[Entries with model source code]
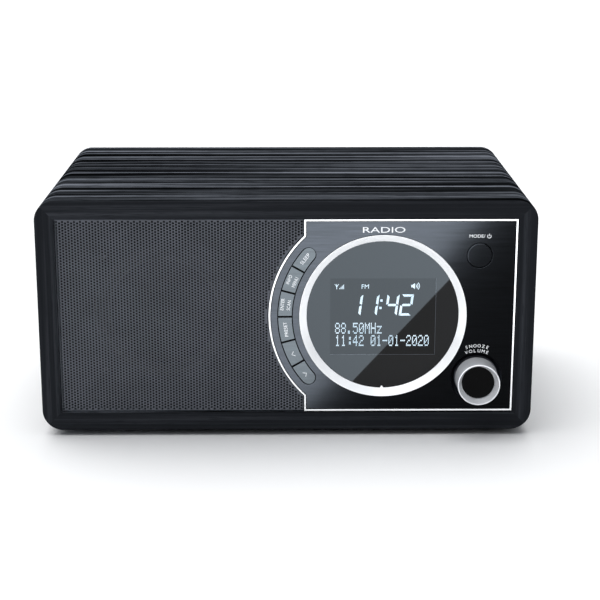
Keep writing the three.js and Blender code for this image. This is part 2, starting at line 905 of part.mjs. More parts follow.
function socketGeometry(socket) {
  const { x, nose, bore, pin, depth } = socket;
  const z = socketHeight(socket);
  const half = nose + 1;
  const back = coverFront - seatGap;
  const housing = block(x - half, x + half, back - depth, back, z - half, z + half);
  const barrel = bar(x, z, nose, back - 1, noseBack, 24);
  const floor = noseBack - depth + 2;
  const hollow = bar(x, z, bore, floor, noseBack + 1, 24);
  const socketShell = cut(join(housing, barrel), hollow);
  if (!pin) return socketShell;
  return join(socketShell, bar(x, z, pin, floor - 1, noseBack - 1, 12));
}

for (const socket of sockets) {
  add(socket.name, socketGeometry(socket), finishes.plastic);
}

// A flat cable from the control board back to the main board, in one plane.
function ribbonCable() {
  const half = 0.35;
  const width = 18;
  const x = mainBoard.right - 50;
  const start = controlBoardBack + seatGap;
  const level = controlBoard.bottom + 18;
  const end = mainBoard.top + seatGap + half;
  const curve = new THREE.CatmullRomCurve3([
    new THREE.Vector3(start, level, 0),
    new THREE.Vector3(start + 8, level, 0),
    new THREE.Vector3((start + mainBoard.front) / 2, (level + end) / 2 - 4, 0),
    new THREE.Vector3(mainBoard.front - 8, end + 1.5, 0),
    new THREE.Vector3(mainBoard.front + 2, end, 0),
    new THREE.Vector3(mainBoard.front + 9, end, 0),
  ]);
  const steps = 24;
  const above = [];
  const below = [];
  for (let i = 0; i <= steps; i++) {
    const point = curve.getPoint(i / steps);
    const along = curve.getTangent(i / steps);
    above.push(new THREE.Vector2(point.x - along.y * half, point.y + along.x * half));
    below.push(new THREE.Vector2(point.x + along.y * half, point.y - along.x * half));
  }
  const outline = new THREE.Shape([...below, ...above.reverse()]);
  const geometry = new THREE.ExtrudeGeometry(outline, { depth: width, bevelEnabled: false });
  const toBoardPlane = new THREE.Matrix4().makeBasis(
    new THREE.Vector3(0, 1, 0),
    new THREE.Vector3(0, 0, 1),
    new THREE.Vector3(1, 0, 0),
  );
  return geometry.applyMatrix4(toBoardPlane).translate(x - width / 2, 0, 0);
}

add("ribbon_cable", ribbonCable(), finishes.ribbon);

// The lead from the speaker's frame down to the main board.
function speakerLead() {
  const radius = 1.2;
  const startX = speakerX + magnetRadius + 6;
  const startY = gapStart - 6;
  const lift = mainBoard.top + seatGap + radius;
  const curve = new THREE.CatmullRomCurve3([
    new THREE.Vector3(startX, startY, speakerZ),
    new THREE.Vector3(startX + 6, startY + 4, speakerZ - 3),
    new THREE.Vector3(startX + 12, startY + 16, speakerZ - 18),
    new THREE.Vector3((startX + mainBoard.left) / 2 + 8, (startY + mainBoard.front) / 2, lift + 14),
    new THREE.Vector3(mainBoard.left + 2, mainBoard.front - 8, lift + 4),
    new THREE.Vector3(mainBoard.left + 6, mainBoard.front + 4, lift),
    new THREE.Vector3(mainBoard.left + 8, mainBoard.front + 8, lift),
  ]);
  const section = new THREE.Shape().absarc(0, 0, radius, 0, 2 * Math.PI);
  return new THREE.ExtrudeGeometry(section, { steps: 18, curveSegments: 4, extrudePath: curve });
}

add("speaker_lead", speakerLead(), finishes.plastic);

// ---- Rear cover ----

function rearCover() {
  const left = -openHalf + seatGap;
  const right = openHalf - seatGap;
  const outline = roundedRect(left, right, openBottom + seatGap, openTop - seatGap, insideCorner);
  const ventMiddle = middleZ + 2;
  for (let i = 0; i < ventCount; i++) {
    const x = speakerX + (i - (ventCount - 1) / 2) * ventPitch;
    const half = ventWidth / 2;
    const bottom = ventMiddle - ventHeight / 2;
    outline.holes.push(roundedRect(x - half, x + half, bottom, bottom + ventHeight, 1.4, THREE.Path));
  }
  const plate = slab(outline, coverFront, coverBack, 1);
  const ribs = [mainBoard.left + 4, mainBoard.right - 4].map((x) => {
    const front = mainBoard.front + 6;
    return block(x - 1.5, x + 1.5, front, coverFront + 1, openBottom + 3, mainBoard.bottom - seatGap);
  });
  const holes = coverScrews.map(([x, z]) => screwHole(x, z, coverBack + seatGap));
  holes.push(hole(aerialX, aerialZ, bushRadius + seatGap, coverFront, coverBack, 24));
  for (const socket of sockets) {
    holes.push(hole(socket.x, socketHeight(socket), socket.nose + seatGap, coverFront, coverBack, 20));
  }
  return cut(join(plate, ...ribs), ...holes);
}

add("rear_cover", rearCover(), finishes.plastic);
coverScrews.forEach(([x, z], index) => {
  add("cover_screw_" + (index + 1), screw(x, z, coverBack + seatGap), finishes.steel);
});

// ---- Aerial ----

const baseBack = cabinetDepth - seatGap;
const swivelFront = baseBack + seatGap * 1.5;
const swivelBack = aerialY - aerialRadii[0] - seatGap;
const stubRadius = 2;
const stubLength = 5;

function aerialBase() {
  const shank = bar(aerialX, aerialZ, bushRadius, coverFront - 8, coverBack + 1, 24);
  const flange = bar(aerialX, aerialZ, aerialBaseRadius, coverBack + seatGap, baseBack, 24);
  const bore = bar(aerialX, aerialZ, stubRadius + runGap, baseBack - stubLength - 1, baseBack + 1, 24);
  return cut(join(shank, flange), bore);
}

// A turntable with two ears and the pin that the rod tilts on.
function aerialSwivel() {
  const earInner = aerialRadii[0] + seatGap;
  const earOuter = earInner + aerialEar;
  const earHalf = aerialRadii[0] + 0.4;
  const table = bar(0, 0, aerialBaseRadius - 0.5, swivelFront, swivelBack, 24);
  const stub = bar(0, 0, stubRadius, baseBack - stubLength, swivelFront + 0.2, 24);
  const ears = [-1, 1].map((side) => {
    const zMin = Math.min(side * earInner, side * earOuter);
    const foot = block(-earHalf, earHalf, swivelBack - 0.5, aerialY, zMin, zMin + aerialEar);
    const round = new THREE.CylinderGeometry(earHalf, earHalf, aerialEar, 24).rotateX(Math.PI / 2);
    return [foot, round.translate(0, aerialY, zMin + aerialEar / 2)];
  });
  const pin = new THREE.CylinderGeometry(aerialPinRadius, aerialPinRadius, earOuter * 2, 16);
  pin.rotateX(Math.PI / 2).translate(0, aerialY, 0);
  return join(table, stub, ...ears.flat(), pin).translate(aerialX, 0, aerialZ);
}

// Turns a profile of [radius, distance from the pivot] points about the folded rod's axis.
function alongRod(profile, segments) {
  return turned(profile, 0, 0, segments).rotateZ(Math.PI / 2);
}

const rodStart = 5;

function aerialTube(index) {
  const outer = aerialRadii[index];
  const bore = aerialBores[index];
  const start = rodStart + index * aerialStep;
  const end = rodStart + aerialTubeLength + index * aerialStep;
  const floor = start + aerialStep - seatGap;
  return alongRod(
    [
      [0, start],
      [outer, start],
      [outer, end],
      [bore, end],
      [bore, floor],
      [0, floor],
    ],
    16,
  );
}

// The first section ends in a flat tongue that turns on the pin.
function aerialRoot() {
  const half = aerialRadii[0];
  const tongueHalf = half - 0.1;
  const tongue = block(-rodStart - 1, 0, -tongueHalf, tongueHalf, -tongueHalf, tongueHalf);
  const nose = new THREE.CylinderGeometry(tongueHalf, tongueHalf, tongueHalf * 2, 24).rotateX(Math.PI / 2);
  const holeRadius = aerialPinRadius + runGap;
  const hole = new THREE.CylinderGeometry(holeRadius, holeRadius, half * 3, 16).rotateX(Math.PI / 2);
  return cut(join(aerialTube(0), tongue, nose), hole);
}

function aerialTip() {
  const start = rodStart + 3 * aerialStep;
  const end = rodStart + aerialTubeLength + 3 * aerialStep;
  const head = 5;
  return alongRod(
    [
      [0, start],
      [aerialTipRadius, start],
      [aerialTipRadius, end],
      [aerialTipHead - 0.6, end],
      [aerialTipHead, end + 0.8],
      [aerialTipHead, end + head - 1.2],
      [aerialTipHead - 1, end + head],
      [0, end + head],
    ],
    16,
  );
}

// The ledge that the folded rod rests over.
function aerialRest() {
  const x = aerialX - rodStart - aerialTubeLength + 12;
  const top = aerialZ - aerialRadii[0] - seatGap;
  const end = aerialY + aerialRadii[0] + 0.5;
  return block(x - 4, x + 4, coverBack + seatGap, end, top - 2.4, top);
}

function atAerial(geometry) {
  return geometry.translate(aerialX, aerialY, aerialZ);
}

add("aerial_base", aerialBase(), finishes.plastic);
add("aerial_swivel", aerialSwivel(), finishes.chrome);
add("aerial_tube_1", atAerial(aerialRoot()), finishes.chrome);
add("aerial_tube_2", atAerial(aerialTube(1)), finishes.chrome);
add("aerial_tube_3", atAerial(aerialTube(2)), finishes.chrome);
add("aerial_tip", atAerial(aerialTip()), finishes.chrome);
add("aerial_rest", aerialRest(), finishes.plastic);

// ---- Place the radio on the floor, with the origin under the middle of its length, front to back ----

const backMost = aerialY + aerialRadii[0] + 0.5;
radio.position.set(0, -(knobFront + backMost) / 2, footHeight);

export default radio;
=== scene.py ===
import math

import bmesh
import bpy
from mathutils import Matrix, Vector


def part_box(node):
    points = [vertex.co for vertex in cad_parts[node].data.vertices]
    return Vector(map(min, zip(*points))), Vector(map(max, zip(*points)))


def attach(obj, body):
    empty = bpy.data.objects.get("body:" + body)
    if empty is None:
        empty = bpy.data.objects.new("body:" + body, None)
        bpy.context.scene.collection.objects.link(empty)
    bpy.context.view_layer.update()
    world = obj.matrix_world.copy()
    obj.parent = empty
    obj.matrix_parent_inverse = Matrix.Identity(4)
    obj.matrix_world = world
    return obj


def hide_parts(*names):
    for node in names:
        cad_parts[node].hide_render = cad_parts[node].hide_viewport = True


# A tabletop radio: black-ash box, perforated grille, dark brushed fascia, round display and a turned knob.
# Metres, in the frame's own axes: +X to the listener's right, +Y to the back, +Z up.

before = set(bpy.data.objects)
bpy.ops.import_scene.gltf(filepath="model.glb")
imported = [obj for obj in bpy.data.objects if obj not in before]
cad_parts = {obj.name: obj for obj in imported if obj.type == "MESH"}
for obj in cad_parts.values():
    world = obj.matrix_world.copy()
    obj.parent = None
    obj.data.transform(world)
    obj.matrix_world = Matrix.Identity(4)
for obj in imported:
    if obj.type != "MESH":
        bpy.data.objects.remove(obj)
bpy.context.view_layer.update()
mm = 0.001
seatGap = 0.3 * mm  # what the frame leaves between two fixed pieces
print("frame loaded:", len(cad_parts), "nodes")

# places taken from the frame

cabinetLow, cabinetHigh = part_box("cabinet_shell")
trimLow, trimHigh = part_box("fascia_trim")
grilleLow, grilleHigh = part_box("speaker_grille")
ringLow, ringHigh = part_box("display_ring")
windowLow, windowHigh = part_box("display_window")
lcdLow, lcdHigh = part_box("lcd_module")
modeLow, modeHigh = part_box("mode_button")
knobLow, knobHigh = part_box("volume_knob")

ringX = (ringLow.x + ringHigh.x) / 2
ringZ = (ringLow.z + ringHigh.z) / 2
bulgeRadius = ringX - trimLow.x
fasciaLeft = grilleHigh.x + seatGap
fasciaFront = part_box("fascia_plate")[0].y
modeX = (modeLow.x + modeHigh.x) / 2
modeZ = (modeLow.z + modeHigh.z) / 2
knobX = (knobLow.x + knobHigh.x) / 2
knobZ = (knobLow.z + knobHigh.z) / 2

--

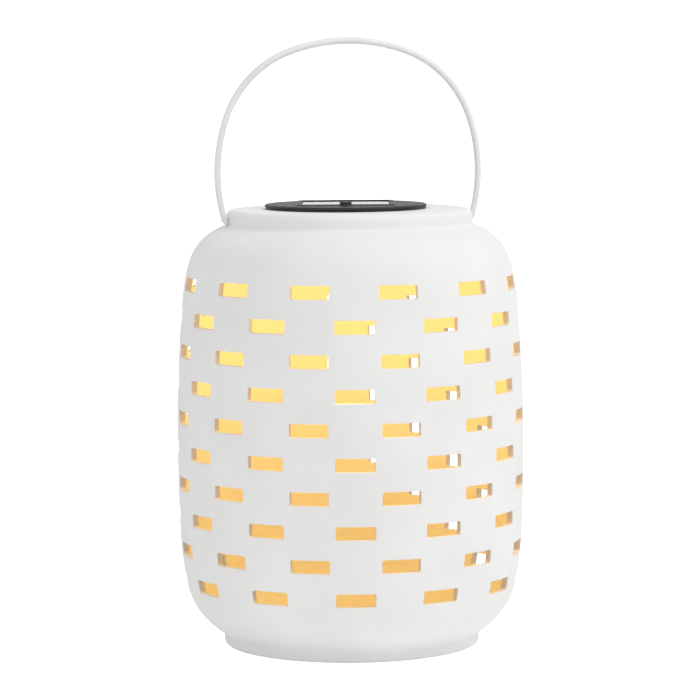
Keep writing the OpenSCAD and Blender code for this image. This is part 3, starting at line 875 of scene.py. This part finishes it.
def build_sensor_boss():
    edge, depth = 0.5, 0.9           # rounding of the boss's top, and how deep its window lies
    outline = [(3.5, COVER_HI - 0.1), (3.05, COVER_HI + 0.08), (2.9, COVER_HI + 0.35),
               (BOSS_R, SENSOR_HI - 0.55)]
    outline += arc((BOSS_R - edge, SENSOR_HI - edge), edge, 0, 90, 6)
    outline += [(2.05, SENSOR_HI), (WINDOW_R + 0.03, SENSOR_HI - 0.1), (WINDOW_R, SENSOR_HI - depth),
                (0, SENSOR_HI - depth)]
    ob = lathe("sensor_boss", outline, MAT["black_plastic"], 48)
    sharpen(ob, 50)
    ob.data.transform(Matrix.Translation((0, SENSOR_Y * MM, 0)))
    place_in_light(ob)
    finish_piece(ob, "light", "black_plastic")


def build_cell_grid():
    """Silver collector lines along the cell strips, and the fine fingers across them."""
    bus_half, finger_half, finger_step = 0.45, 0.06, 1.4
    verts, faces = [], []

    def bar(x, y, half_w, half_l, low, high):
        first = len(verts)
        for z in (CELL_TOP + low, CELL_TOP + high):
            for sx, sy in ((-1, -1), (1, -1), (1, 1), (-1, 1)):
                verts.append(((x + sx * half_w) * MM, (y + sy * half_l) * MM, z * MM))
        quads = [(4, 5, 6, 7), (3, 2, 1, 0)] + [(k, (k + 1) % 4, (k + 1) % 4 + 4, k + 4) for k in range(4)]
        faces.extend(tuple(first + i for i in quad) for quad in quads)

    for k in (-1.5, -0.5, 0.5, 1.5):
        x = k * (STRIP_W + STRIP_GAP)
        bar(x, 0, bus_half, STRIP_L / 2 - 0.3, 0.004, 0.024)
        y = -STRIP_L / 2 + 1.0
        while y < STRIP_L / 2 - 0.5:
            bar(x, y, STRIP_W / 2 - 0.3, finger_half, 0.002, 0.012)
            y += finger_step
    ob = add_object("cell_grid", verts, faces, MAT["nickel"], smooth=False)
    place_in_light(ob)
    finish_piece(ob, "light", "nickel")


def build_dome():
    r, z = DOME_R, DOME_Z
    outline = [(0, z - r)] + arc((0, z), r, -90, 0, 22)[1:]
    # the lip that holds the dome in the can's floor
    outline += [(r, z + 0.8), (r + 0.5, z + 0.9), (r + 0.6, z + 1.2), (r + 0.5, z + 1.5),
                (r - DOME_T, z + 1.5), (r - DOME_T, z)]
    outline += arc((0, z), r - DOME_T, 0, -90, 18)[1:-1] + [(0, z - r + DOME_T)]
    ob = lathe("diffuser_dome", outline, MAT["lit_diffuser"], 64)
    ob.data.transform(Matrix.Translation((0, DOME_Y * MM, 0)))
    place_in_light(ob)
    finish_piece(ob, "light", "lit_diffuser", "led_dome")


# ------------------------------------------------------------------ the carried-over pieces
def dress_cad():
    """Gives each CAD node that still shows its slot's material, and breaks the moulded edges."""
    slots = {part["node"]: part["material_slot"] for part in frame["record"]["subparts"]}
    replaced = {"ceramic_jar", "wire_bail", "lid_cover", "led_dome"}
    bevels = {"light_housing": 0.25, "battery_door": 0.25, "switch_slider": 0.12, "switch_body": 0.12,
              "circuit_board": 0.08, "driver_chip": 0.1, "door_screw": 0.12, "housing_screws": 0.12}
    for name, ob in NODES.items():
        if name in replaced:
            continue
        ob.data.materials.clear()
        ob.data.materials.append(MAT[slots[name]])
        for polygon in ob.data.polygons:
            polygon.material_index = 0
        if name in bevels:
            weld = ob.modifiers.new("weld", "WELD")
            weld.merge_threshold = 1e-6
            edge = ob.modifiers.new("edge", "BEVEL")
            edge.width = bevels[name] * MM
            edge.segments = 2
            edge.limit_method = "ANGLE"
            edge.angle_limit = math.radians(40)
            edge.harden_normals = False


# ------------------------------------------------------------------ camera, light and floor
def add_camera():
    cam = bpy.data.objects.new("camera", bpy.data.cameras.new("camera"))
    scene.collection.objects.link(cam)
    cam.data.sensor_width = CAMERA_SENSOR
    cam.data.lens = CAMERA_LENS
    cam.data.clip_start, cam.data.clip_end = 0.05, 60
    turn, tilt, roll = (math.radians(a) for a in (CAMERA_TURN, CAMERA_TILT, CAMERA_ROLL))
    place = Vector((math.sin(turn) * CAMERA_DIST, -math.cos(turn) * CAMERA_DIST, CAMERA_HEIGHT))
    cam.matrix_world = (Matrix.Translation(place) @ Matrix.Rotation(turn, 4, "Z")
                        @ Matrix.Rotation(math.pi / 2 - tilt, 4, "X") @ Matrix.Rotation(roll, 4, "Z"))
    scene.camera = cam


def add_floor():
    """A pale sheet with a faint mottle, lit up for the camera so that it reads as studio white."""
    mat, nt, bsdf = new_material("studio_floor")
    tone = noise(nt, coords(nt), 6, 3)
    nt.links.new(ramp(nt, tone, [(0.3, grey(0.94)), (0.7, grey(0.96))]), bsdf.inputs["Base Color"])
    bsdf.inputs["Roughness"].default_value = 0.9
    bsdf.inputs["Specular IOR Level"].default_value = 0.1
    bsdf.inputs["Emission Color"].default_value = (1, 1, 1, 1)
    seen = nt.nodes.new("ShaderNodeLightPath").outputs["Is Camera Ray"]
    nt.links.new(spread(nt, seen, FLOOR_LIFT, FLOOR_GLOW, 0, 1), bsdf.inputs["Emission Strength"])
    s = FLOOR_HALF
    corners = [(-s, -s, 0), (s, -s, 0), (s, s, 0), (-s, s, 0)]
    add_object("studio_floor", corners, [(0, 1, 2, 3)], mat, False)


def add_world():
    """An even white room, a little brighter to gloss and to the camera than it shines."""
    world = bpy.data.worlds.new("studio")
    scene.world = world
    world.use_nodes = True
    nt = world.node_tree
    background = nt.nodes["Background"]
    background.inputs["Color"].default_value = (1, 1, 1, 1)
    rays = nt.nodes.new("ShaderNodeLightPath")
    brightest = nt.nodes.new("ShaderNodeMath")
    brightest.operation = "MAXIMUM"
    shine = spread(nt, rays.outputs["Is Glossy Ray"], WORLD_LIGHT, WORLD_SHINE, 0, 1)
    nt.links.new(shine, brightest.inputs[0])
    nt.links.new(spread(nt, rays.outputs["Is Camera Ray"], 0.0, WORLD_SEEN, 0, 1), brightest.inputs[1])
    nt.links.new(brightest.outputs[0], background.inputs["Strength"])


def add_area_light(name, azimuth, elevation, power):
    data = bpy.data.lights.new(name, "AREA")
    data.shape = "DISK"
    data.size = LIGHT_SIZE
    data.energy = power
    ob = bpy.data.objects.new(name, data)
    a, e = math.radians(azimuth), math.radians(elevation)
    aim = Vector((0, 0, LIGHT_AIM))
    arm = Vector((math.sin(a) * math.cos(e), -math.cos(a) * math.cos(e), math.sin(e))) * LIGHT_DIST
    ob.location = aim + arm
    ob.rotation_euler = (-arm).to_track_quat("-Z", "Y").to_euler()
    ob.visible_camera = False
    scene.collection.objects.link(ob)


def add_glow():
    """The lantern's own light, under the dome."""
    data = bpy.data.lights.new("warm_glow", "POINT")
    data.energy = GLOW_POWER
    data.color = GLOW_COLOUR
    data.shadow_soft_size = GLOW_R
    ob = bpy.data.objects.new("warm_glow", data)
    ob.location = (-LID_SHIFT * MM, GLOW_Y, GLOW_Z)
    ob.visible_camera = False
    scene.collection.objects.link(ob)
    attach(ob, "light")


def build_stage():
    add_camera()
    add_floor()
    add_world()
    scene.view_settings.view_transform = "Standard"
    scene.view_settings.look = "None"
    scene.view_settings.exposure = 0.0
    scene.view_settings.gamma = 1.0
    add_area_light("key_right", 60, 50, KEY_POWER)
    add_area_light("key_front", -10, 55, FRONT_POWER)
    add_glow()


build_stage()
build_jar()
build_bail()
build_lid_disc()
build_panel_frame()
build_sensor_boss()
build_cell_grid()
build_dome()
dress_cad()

THE EXERCISE: The line containing "const backMost = aerialY" opens the part, and the line containing "if empty is" closes it. Output that part exactly, with both, and only that.

TASK ANSWER:
const backMost = aerialY + aerialRadii[0] + 0.5;
radio.position.set(0, -(knobFront + backMost) / 2, footHeight);

export default radio;
=== scene.py ===
import math

import bmesh
import bpy
from mathutils import Matrix, Vector


def part_box(node):
    points = [vertex.co for vertex in cad_parts[node].data.vertices]
    return Vector(map(min, zip(*points))), Vector(map(max, zip(*points)))


def attach(obj, body):
    empty = bpy.data.objects.get("body:" + body)
    if empty is None:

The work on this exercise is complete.